Em carta aberta publicada em sua edição de quarta-feira (29) e assinada por um de seus cinco editores e responsável pelo caderno de cultura, Frank Schirrmacher, o diário Frankfurter Allgemeine Zeitung recusou-se a adiantar a publicação de capítulos do novo romance de Martin Walser, Tod eines Kritikers (Morte de um Crítico).

Acusações –

"Seu livro é uma execução", um "documento do ódio" e brinca com o "repertório de clichês anti-semitas", afirma Schirrmacher, referindo-se ao enredo e à personagem principal do livro de Walser. O romance trata do pretenso assassinato de um crítico da literatura por um autor que se sente prejudicado por ele.

No livro, o poderoso crítico, André Ehrl-König, é descendente de judeus e logo foi identificado pelo FAZ como uma alusão ao "papa" da crítica na Alemanha, Marcel Reich-Ranicki, de 82 anos, judeu de origem polonesa que sobreviveu ao Holocausto e com quem Walser mantém um relacionamento tenso. Em entrevista a uma emissora de rádio, o autor confirmou ter se inspirado em Reich-Ranicki, mas acentuou que a personagem de um romance "nunca é idêntica" a uma pessoa de verdade.

"Não se trata do assassinato de um crítico em sua condição de crítico [...] a questão é o assassinato de um judeu", consta da carta de Schirrmacher. E ainda a afirmação de que o assassinato, a investigação, tudo "brinca com a lembrança do genocídio praticado pelos nazistas".

Autor defende-se –

Martin Walser admite ter citado numa passagem de seu livro que, entre os antepassados de sua personagem principal, há judeus. "Mas para mim isso é o que tem menos importância", afirma ele numa declaração publicada ainda na quarta-feira. Para ele, o principal acento recai não sobre o judeu e sim sobre o crítico.

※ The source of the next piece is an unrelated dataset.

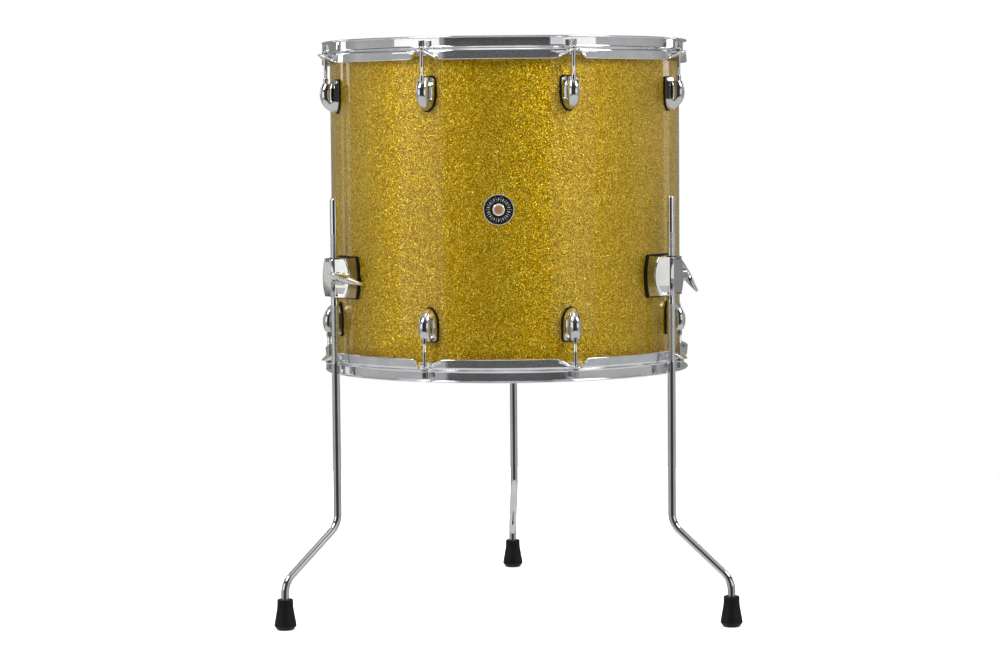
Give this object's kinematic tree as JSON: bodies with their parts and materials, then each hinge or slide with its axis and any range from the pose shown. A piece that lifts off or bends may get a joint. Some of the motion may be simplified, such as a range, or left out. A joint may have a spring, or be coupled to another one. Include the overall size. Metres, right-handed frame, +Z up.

"O livro trata das experiências de um autor com o exercício do poder, no setor da cultura, nesta época dominada pela televisão", afirma Walser. "Nunca, jamais eu teria imaginado que ele seria relacionado com o Holocausto", mesmo porque "não acontece assassinato nenhum". No final do romance, fica-se sabendo que o crítico não foi morto, mas estava apenas desaparecido.

O autor acusa ainda Schirrmacher de ter reduzido o significado de seu livro a um aspecto e que a única leitura possível agora será a busca da confirmação ou não do anti-semitismo.

A editora Suhrkamp também acusa o jornal de oportunismo, por ter detonado uma polêmica em torno de um assunto de grande atualidade, citando de um livro cujo manuscrito ainda não foi totalmente revisado. O lançamento, que estava previsto para agosto, talvez seja antecipado para junho.

O que diz o crítico –

Marcel Reich-Ranicki, que em outras ocasiões já fizera críticas bastante negativas a obras de Martin Walser, recusou-se inicialmente a pronunciar-se sobre a atual polêmica. Manifestou-se, porém, no jornal Die Welt desta sexta-feira (31): "O romance me abalou, ofendeu e doeu profundamente". Além disso, afirma ele, "Walser nunca escreveu tão mal como agora". Em sua opinião, o livro é obra de um autor que "perdeu o autocontrole".

O debate sobre o livro ainda não lido por ninguém vem se acirrando nestes dias: todos os órgãos da imprensa comentam o assunto e inúmeros intelectuais já se pronunciaram, alguns em defesa, muitos condenando Martin Walser.